カヘン氏は、多様な利害を持ち、時には対立・紛争関係にある関係者達の袋小路のような状況において、対話の場をつくり、一人ひとりの変革に向けての想い、情熱、リーダーシップを引き出して、未来の「共創」を促します。ダイアログ、システム思考、U理論、シナリオ・プラニングなどの手法を駆使して、南アフリカでのアパルトヘイトから民主制への移行、グアテマラでの内戦後の民主化、食糧危機を迎えつつある世界の食料システムの転換を図るセクター横断プロジェクト「サステナブル・フード・ラボ」など、数多くの社会変革と個人変革の舞台裏を支えてきました。
「愛なき力は暴力的で支配的であり、力なき愛は感傷的で実行力に乏しい」(キング牧師)は、カヘン氏の過去20年間の経験から見出した言葉であり、彼の新著『未来を変えるためにほんとうに必要なこと―最善の道を見出す技術』(英治出版)の背骨を貫くテーマになっています。
私たちの社会や組織では、多くの場合「力」(自己実現の衝動)がさまざまな技術開発や市場を創造し、発展した経済圏において物質的に豊かな社会をもたらしました。その一方で、多くの副作用が弱者を辺境に追いやり、世界各地で自然破壊を招き、コミュニティのつながりが希薄化する中で精神的な豊かさを得られない状況も増えています。周囲とのつながりを軽視した、力の暴力的で支配的な側面といえるでしょう。
そこで、ダイアログなどに代表される「愛」(切り離されたものをつなぐ衝動)の必要性が見直され、日本でも海外でも、さまざまな対話や関係づくりの試みが進められています。カヘン氏も、ダイアログのファシリテーターの第一人者として、社会変革の最前線で活躍してきました。

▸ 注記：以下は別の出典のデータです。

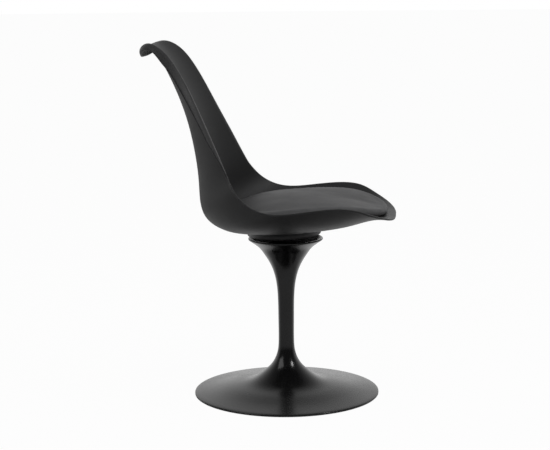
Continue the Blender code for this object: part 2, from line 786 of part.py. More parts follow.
# The cushion: its base follows the shell's skin and steps up over the board, its rounded side leans in to the
# shoulder line, and its top rises from there to the crown
def cushion_mesh():
    edge_station, edge_across = cushion_outline(foot_front_share, foot_back_share, foot_side_share)
    board_x, board_y = plan_circle(board_radius + 2 * touch_gap, cushion_spokes)
    board_top = board_base(board_x) + board_height + touch_gap
    start_station, start_across = skin_place(board_x, board_y)
    ahead = np.clip(np.cos(np.arange(cushion_spokes) * math.tau / cushion_spokes), 0, 1)[:, None]
    up = np.array((0, 0, 1))
    hollow_top = board_base(board_x / 2) + board_height + touch_gap
    hollow_foot = np.minimum(skin_height(board_x, board_y) + cushion_gap, board_top - touch_gap)
    base = [np.column_stack((board_x / 2, board_y / 2, hollow_top)),
            np.column_stack((board_x, board_y, board_top)),
            np.column_stack((board_x, board_y, hollow_foot))]
    for share in np.linspace(0, 1, cushion_base_rings + 1)[1:]:
        station = start_station + (edge_station - start_station) * share
        across = start_across + (edge_across - start_across) * share
        lift = cushion_gap + cushion_front_lift * ahead ** 2 * share ** 3
        base.append(skin(station, across) + up * lift)
    foot = base[-1]
    shoulder = cushion_shoulder()
    rise = up * (shoulder - foot)
    lean = foot - shoulder + rise
    low_pull = foot + rise * (1 - cushion_bulge_share) + lean * cushion_bulge_share
    high_pull = shoulder + lean * (1 - cushion_bulge_share)
    side = []
    for share in np.linspace(0, 1, cushion_side_steps + 1)[1:]:
        rest = 1 - share
        side.append(foot * rest ** 3 + 3 * low_pull * rest ** 2 * share + 3 * high_pull * rest * share ** 2
                    + shoulder * share ** 3)
    top = []
    fall = cushion_crown_height - shoulder[:, 2]
    for share in np.linspace(1, 0, cushion_top_rings + 1)[1:-1]:
        ring = shoulder * share
        ring[:, 2] = cushion_crown_height - fall * share ** cushion_dome_power
        top.append(ring)
    start = (0, 0, board_base(0) + board_height + touch_gap)
    return lofted_mesh("cushion", start, base + side + top, (0, 0, cushion_crown_height))


clear_scene()

# Materials, one for each finish
shell_plastic = make_material("shell_plastic", (0.012, 0.012, 0.013), 0.42, 0.0)
satin_metal = make_material("satin_metal", (0.006, 0.006, 0.006), 0.28, 0.3)
cushion_leather = make_material("cushion_leather", (0.03, 0.03, 0.031), 0.5, 0.0)
zinc_steel = make_material("zinc_steel", (0.55, 0.56, 0.58), 0.35, 1.0)
black_steel = make_material("black_steel", (0.01, 0.01, 0.01), 0.5, 0.3)
bearing_steel = make_material("bearing_steel", (0.6, 0.6, 0.62), 0.15, 1.0)
cast_metal = make_material("cast_metal", (0.08, 0.08, 0.085), 0.7, 0.6)
bush_nylon = make_material("bush_nylon", (0.75, 0.73, 0.68), 0.5, 0.0)
pad_rubber = make_material("pad_rubber", (0.01, 0.01, 0.01), 0.85, 0.0)
board_wood = make_material("board_wood", (0.45, 0.3, 0.17), 0.7, 0.0)
strip_nylon = make_material("strip_nylon", (0.02, 0.02, 0.02), 0.95, 0.0)

# Places that several pieces share
bolt_places = circle_places(bolt_circle_radius, bolt_count, math.pi / bolt_count)
bolt_heights = [float(skin_height(x, y)) for x, y in bolt_places]
washer_seats = [height - washer_sink for height in bolt_heights]
upper_race_high = boss_base_height - touch_gap
ball_height = upper_race_high - race_height + groove_depth - running_gap - ball_radius
lower_race_low = 2 * ball_height - upper_race_high
carrier_top = lower_race_low - touch_gap
ball_circle = (race_inner_radius + race_outer_radius) / 2
ball_places = circle_places(ball_circle, ball_count)
pedestal_outer, pedestal_inner = pedestal_skins()
pedestal_inner = pedestal_inner[::2]

# The base stands still, and everything on seat_turn swivels about its vertical axis
base_frame = bpy.data.objects.new("base_frame", None)
seat_turn = bpy.data.objects.new("seat_turn", None)
for empty in (base_frame, seat_turn):
    bpy.context.scene.collection.objects.link(empty)
seat_turn.parent = base_frame

make_base(base_frame)
make_carrier(base_frame)
make_bearing(base_frame, seat_turn)
make_spindle(seat_turn)
make_swivel_plate(seat_turn)
make_fasteners(seat_turn)
make_shell(seat_turn)
make_board(seat_turn)
make_strips(seat_turn)
add_object("cushion", cushion_mesh(), cushion_leather, seat_turn)
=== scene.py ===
import json
import math

import bpy
import numpy as np
from mathutils import Matrix, Vector


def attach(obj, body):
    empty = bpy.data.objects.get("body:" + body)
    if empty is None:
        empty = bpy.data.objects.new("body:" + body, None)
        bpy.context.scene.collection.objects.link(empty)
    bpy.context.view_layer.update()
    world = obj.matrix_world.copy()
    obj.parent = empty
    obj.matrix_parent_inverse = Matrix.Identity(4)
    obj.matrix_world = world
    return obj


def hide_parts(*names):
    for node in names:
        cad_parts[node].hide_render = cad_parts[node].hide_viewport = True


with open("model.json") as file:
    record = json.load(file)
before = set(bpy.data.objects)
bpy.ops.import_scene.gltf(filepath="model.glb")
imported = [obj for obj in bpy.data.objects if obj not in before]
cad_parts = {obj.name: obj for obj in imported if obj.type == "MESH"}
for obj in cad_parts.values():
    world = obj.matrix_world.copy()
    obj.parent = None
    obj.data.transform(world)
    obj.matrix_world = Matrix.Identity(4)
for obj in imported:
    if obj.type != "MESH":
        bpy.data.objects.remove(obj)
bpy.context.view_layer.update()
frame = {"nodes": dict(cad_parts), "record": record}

nodes = frame["nodes"]

# the photograph's viewpoint, as fitted to the round foot, mouth and stem
view = {
    "turn": math.radians(5.0),        # how far the chair faces towards the camera
    "distance": 3.328,
    "height": 0.921,
    "pitch": math.radians(9.05),      # downwards
    "yaw": math.radians(-0.41),
    "roll": math.radians(-0.53),
    "focalShare": 1479.7 / 550,       # focal length over picture width
    "sensor": 36.0,
    "reach": 200.0,                   # how far the camera sees
}


def turned(vector, angle):
    # a vector turned about the upright axis
    x, y, z = vector
    cosine, sine = math.cos(angle), math.sin(angle)
    return Vector((x * cosine - y * sine, x * sine + y * cosine, z))


def makeCamera():
    pitch, yaw, roll = view["pitch"], view["yaw"], view["roll"]
    forward = Vector((math.sin(yaw) * math.cos(pitch), math.cos(yaw) * math.cos(pitch), -math.sin(pitch)))
    level = Vector((math.cos(yaw), -math.sin(yaw), 0))
    upright = level.cross(forward)
    right = level * math.cos(roll) + upright * math.sin(roll)
    up = upright * math.cos(roll) - level * math.sin(roll)
    columns = [turned(axis, view["turn"]) for axis in (right, up, -forward)]
    place = turned((0, -view["distance"], view["height"]), view["turn"])
    camera = bpy.data.objects.new("camera", bpy.data.cameras.new("camera"))
    bpy.context.scene.collection.objects.link(camera)
    camera.matrix_world = Matrix.Translation(place) @ Matrix(columns).transposed().to_4x4()
    camera.data.sensor_width = view["sensor"]
    camera.data.lens = view["focalShare"] * view["sensor"]
    camera.data.clip_end = view["reach"]
    bpy.context.scene.camera = camera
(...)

しかし、カヘン氏は、数多くの社会変革の経験から、ダイアログを進めるだけでは不十分であることを痛感しました。力を否定する愛は、「感傷的で実行力に乏しい」のです。かといって、また愛なき力に戻ってしまっては、元も子もありません。
「いかに、力と愛を両立させるか」こそが、新著のテーマです。その「力と愛のジレンマ」の中で、転び、よろめき、そして歩いていくプロセスを通じていかに未来を共創していけるかについて、彼自身のファシリテーターとしての豊富な経験と、幅広い教養から、実践的なヒントを示してくれる良書となっています。
また、私自身は、カヘン氏による「チェンジ・ラボ」という変革ワークショップに参加しながら、あらためてピーター・センゲ氏の言葉を思い出しました。自己実現の衝動を明瞭にするのが「自己マスタリー」「共有ビジョン」、切り離されたものをつなぐ衝動に導くのが「チーム学習」「メンタルモデルの克服」であるとするならば、これらの4つのディシプリンを統合し、一貫した理論と実践の総体をつくる第5のディシプリンこそが、「システム思考」だということです。
カヘン氏との再会から、「力」と「愛」と「システム思考」の能力をバランスよく高めて、自らのチェンジ・エージェントとしての課題への取り組みをレベルアップしていきたいと決意を新たにしました。
最後になりますが、アダム・カヘン氏を招聘し、数多くのイベントを主宰した由佐美加子さんと、イベントの実現に尽力してくださった数多くのボランティアのみなさんに敬意と謝意を表します。ありがとうございました。